Full of actor-improvised sequences captured by hidden cameras arranged throughout the household set, The Zone of Interest feels intensely personal and intimate. We track the Höss family’s day to day problems, Rudolf and Hedwig’s agita over Rudolf’s upcoming transfer to a supervisory position outside Auschwitz, the children at play and in conflict. In one particularly ghastly scene, eldest son Klaus (Johann Karthaus) locks his brother Hans-Jürgen (Luis Noah Witte) in the family’s greenhouse and then mimics the sound of gas rushing out of hidden vents as the younger boy screams in panicked anger. We watch as they become complicit in real time. The river’s ashes cling to them like a second skin, invisible and ever-present. Their father engages in the same horrible play, mentioning offhandedly to Hedwig that at a party in celebration of his achievements and the upcoming massive escalation of executions and slavery, all he could think about was the most efficient and effective ways to gas his guests.
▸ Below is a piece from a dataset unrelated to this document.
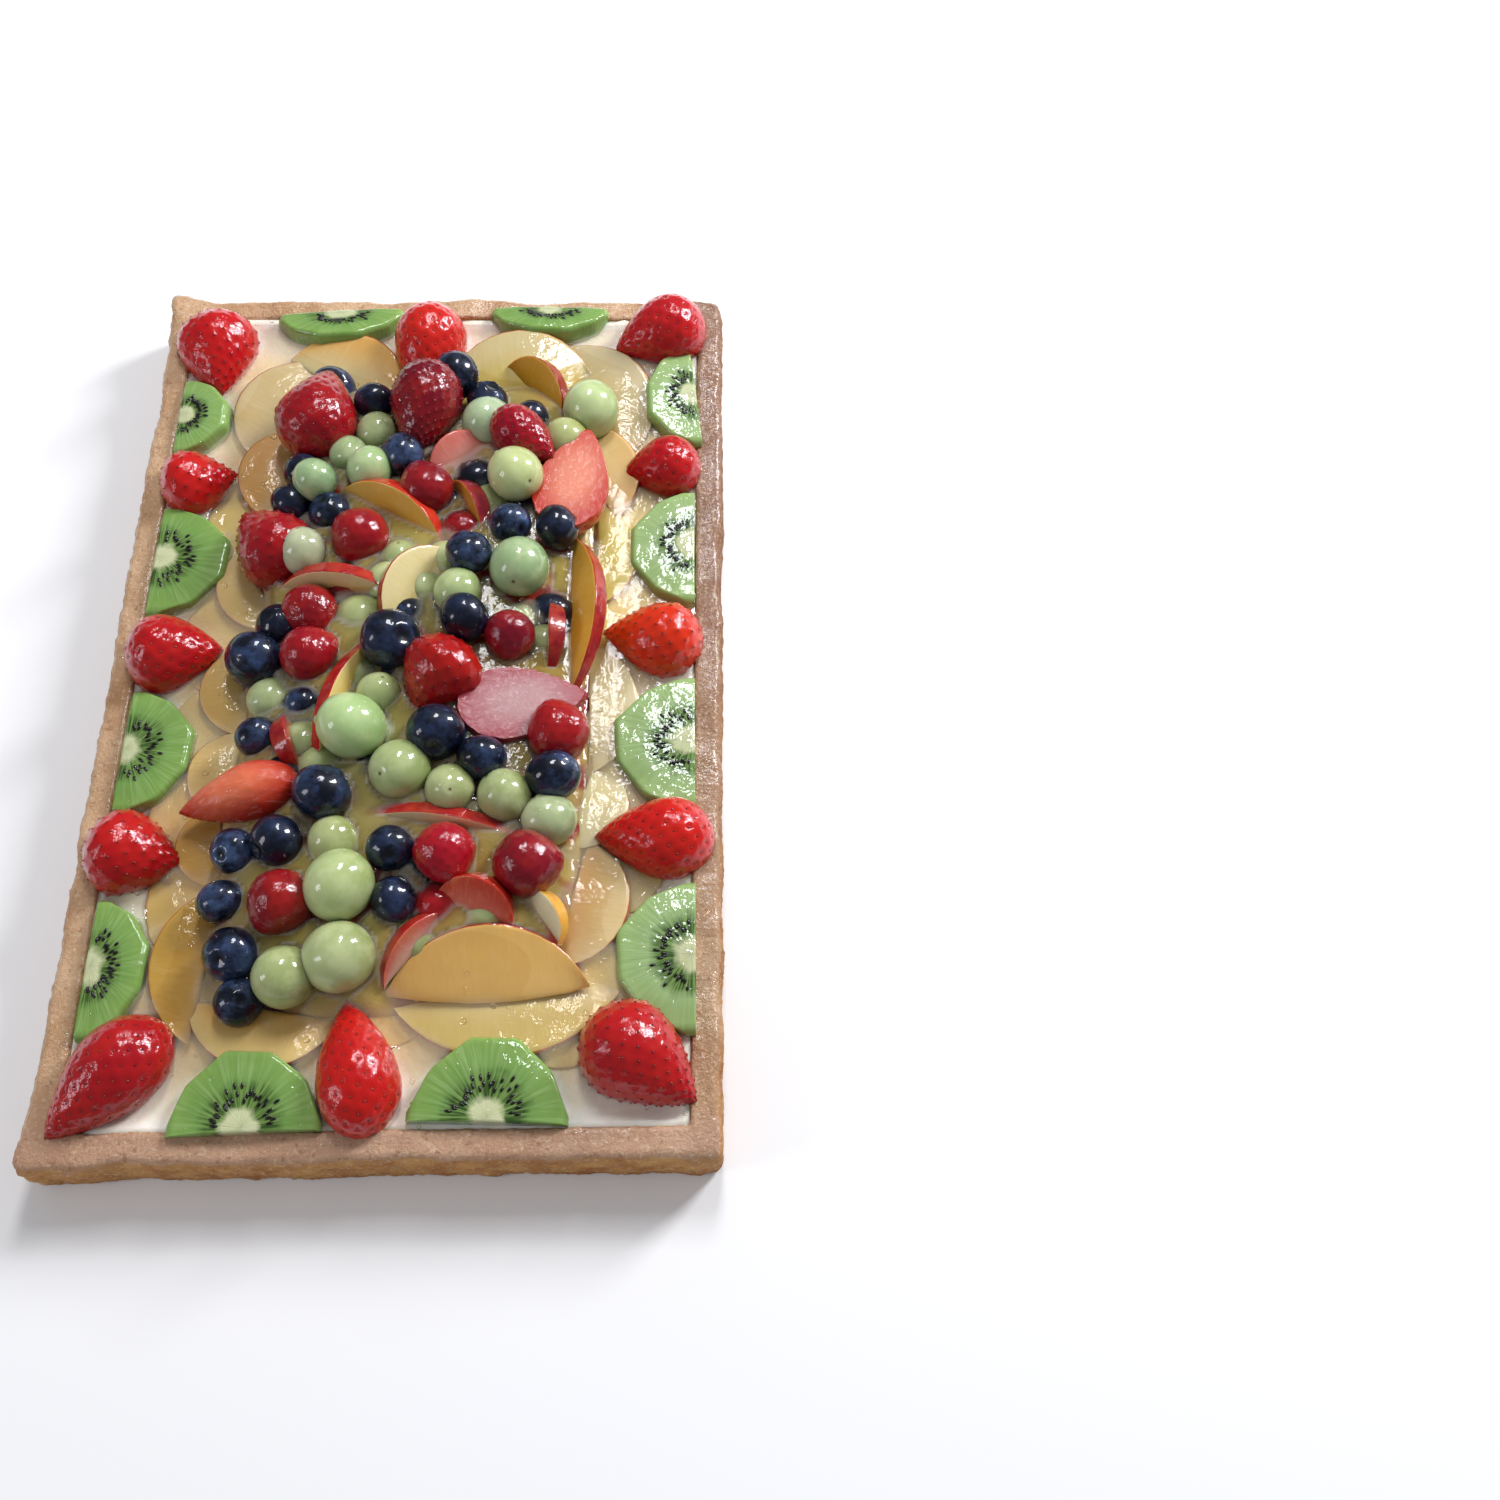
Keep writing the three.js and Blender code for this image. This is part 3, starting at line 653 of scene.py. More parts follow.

And so we sit, contemplating what living in Rudolf’s world has done to us, how our own complicity in a thousand nightmarish ongoing human crises will deform our souls, and how our descendants will build museums to convince themselves, solemnly, and with great depth of feeling, that they are innocent of our crimes, that they would choose differently than we did. If you want to see what that’s worth, open up a newspaper.